Technical Innovation:

  • Uses autoregressive Transformer architecture to model sequential dependencies between CAD commands
  • Outperforms traditional models in:

    • Command type prediction accuracy: +0.15%
    • Parameter prediction precision: -0.19% error
    • Long sequence reconstruction (>20 commands): Significant improvement

2.2 Cross-Modal Representation Learning (CCIP Module)

Mechanism:

  • Image Encoder: ResNet-18 (pre-trained on ImageNet)
  • CAD Encoder: Frozen Transformer from CSR module
  • Learning Objective: Contrastive loss to align image and CAD latent spaces

Performance Metrics:

| Input Type   | Retrieval Accuracy (n=2048) |
|--------------|-----------------------------|
| CAD Images   | 61%                         |
| CAD Sketches | 61%                         |

2.3 Conditional Diffusion Prior (CDP Module)

Architecture:

  • Forward process: Gradually adds Gaussian noise to CAD latents
  • Reverse process: Denoising conditioned on image latents
  • Innovation: ResNet-MLP hybrid structure instead of traditional U-Net

2.4 CAD Program Decoding

Final stage uses pre-trained CSR decoder to convert generated latents into complete CAD command sequences. Output is compatible with standard geometry kernels (e.g., OpenCASCADE) for B-rep model generation.

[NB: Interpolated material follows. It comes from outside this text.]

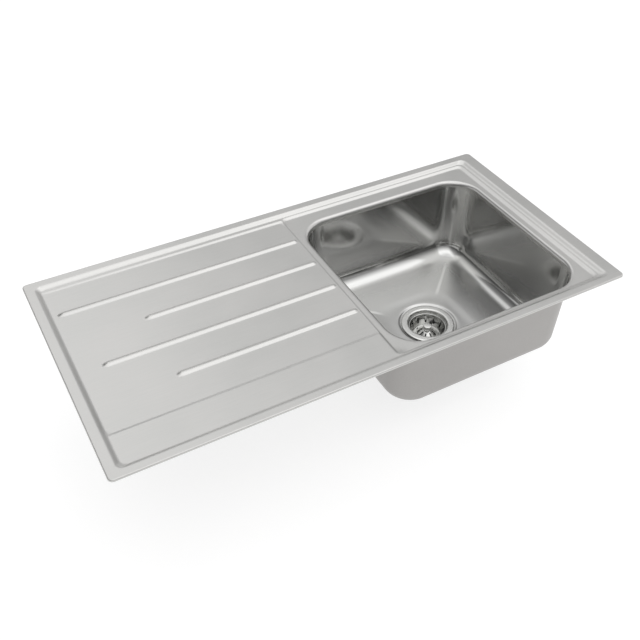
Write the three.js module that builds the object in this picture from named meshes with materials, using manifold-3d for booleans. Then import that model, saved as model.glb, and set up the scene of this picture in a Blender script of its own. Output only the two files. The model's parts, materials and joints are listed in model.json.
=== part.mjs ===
// Inset kitchen sink with a drainer on the left, one deep bowl on the right and a basket waste.
// Units are millimetres. X runs along the sink, Y to the rear, Z up.
// The origin is the centre of the worktop cut-out, on the worktop's top surface.

import * as THREE from 'three';
import { mergeVertices } from 'three/addons/utils/BufferGeometryUtils.js';
import Module from 'manifold-3d';

const wasm = await Module();
wasm.setup();

// ---------------------------------------------------------------- driving dimensions

const GAP = 0.3; // standing gap between pieces that touch
const CUT = 2; // how far a cutting tool runs past the face it cuts
const MERGE_DISTANCE = 1e-4; // corners closer than this are one

// Sheet and rim
const SINK_LENGTH = 1000;
const SINK_WIDTH = 500;
const SHEET = 1; // thickness of the pressed steel
const CORNER_RADIUS = 9;
const LIP_HEIGHT = 4; // the turned-down outer edge
const LIP_CLEARANCE = 0.5; // the seal stands this far below the lip
const EDGE_ROLL = 2; // rounding along the top of the lip
const RIM_FLAT = { left: 17, right: 25, front: 14, rear: 16 };

// Recess inside the rim
const STEP_RUN = { left: 10, right: 14, front: 10, rear: 10 };
const STEP_DEPTH = 5;
const RECESS_CORNER = 12;
const SURROUND_RUN = { left: 6, right: 10, front: 5, rear: 8 };
const SURROUND_DEPTH = 3; // the bowl's surround lies this far below the step
const SURROUND_LEDGE = 0.5;
const SURROUND_TO_ROLL = 8; // flat between the surround's left slope and the bowl's rolled edge

// Bowl
const BOWL_LENGTH = 404;
const BOWL_MARGIN = { right: 66, front: 38, rear: 66 }; // from the rim's outer edge to the bowl's wall
const BOWL_CORNER = 62;
const ROLL_RADIUS = 8;
const COLLAR_HEIGHT = 4;
const BOWL_DEPTH = 190; // from the rim's top to the edge of the floor
const WALL_DRAFT = THREE.MathUtils.degToRad(2.5);
const FLOOR_FILLET = 36;
const FLOOR_FALL = 5;
const WASTE_SEAT_RADIUS = 60;
const WASTE_SEAT_SLOPE = 3;
const WASTE_SEAT_DEPTH = 2.5;
const WASTE_HOLE_RADIUS = 45; // the standard 90 mm waste

// Drainer tray
const TRAY_LEDGE = { left: 0.5, front: 62, rear: 5 }; // from the step's foot to the tray's edge
const TRAY_RUN = 7;
const TRAY_CORNER = 10;
const TRAY_DEPTH = { left: 1.2, right: 2.2 };
const RIB_WIDTH = 13;
const RIB_HEIGHT = 2.5;
const RIB_STARTS = [135.5, 36.5, 137.5, 6.5]; // from the tray's left edge, front rib first
const RIB_END_GAP = 5;
const RIB_MARGIN = 74.5; // from the tray's front and rear edges to the outer ribs
const RIB_CROWN = 0.9; // share of the half width over which a rib rounds off

// Rim seal
const SEAL_INSET = 2;
const SEAL_WIDTH = 8;

// Basket waste
const FLANGE_RADIUS = 56;
const CUP_SHEET = 1;
const CUP_MOUTH_RADIUS = 41;
const CUP_FLOOR_RADIUS = 36;
const CUP_DEPTH = 42;
const CUP_LIP_ROLL = 3;
const CUP_FLOOR_ROLL = 6;
const CUP_SLOTS = 10;
const CUP_SLOT_WIDTH = 5;
const CUP_SLOT_MARGIN = 3; // from the clamp's head to the slots
const FLANGE_GASKET_THICKNESS = 1.5;
const POT_GASKET_THICKNESS = 3;
const POT_FLANGE_RADIUS = 58;
const POT_FLANGE_THICKNESS = 4;
const POT_WALL = 3;
const POT_CLEARANCE = 4; // water space between the cup and the pot
const POT_SUMP = 12; // from the cup's floor to the start of the pot's cone
const POT_CONE = 16;
const POT_GUSSETS = 12;
const POT_GUSSET_THICKNESS = 2.5;
const POT_GUSSET_DROP = 12;
const OUTLET_RADIUS = 23.9; // one and a half inch pipe thread
const OUTLET_BORE_RADIUS = 20;
const OUTLET_LENGTH = 28;
const SPIDER_ARMS = 3;
const SPIDER_ARM_WIDTH = 4;
const SPIDER_HEIGHT = 12;
const INSERT_RADIUS = 5;
const SPIDER_BOSS_WALL = 3;
const CLAMP_SCREW_RADIUS = 3;
const CLAMP_HEAD_RADIUS = 8;
const CLAMP_HEAD_HEIGHT = 3;
const CLAMP_CHAMFER = 2;
const CLAMP_TAIL = 2; // the screw ends this far below the insert

// Basket
const BASKET_SHEET = 0.8;
const BASKET_CLEARANCE = 1.5; // between the basket's rim and the cup's mouth
const BASKET_FLOOR_RADIUS = 31;
const BASKET_DEPTH = 26;
const BASKET_LIP = 2; // the flat rim outside the wall's bend
const BASKET_BEND = 2;
const BASKET_WALL_BEND = 1;
const BASKET_DOME_RADIUS = 23;
const BASKET_DOME_HEIGHT = 14;
const BASKET_DOME_FLAT = 8; // radius of the seat for the stem
const BASKET_SHOULDER = { inset: 4, rise: 6.3 }; // where the dome's side bends
const BASKET_WALL_SLOTS = 12;
const BASKET_DOME_SLOTS = 8;
const BASKET_SLOT_WIDTH = 3;
const BASKET_SLOT_MARGIN = 6; // from the floor and the rim to the wall's slots
const DOME_SLOT_MARGIN = 2;
const STOPPER_RADIUS = 24;
const STOPPER_THICKNESS = 4;
const STOPPER_LIP = 4; // the sealing band outside the cup's slots
const STOPPER_EDGE = 1;
const STEM_RADIUS = 4;
const KNOB_RADIUS = 9;
const KNOB_HEIGHT = 8;
const KNOB_NECK = 5;
const KNOB_FOOT = 3; // the collar under the neck
const KNOB_WAIST = 1;
const KNOB_EDGE = 2;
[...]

3. Experimental Validation

3.1 Key Metrics

Metric Calculation Method Significance
COV Coverage of generated shapes Diversity measure
MMD Maximum Mean Discrepancy Quality assessment
JSD Jensen-Shannon Divergence Distribution similarity

3.2 Comparative Results

| Model          | Generation Type | COV↑  | MMD↑  | JSD↑  |
|----------------|-----------------|-------|-------|-------|
| DeepCAD        | Unconditional   | 78.13 | 1.45  | 3.76  |
| SkexGen        | Unconditional   | 78.17 | 1.55  | 4.89  |
| Brepgen        | Unconditional   | 73.10 | 1.05  | 1.22  |
| GenCAD         | Unconditional   | 78.27 | 1.44  | 3.94  |
| GenCAD-Image   | Conditional     | 81.37 | 1.38  | 3.49  |
| GenCAD-Sketch  | Conditional     | 82.59 | 1.33  | 3.53  |

Key Findings:

  • Conditional models show 3-9% improvement in diversity (COV)
  • Image-conditional variant achieves lowest FID score (3.1), indicating closest alignment with real data distribution

4. Practical Applications

4.1 Reverse Engineering Automation

Workflow:
Input: Product photos/sketches → Output: Editable CAD models
Use Cases:

  • Archaeological artifact digitization
  • Competitive product analysis
  • Rapid prototyping

4.2 Design Intent Understanding

Features Enabled by Contrastive Learning:

  • Image-based CAD library retrieval (60%+ accuracy)
  • Design style transfer while preserving structural integrity

4.3 CAD Education

Applications:

  • Generate parametric feature demonstrations
  • Visualize command sequences for training purposes

5. Current Limitations

  1. Vocabulary Constraints:

    • Basic operations only (lines/arcs/extrusions)
    • Missing advanced features (fillets/revolutions/mirroring)
  2. Validation Gap:

    • ~3.3% generated commands contain geometric conflicts
    • Requires CAD kernel post-processing
  3. Input Requirements:

    • Relies on orthographic projection images
    • Sensitive to complex lighting/backgrounds

6. Future Development Directions

6.1 Functional Expansion

  • Add rotational/pattern features
  • Support assembly generation

6.2 Verification Feedback

  • Integrate CAD kernel for real-time validity checks
  • Develop self-correcting generation framework

6.3 Multi-Modal Input

  • Support text-image hybrid conditioning
  • Develop sketch refinement modules

7. Frequently Asked Questions

Q1: Can GenCAD-generated models be directly used for production?

A: Requires CAD software validation. Current models produce 87% valid outputs; remaining require manual correction.

Q2: Advantages over traditional parametric design?

A: Reduces command input steps by 70%, but complex features still need manual optimization.

Q3: Supported CAD formats?

A: Outputs standard STEP/IGES formats compatible with SolidWorks, AutoCAD, etc.

Q4: Image input requirements?

A: Orthographic projection images recommended. 448x448px grayscale works best.

Q5: Is the system open-source?

A: Code not publicly released, but model weights available through application.

8. Technological Evolution Trends

Current CAD generation is transitioning from “geometric reconstruction” to “semantic design”:

Development Stage Representative Tech Core Capability
Geometric 3D-R2N2 Single-view reconstruction
Structural StructureNet Hierarchical component generation
Semantic GenCAD Editable program synthesis
Intelligent (Future) Automated manufacturing constraint satisfaction

As a third-generation technology, GenCAD provides crucial infrastructure for realizing the “design-as-production” vision in smart manufacturing.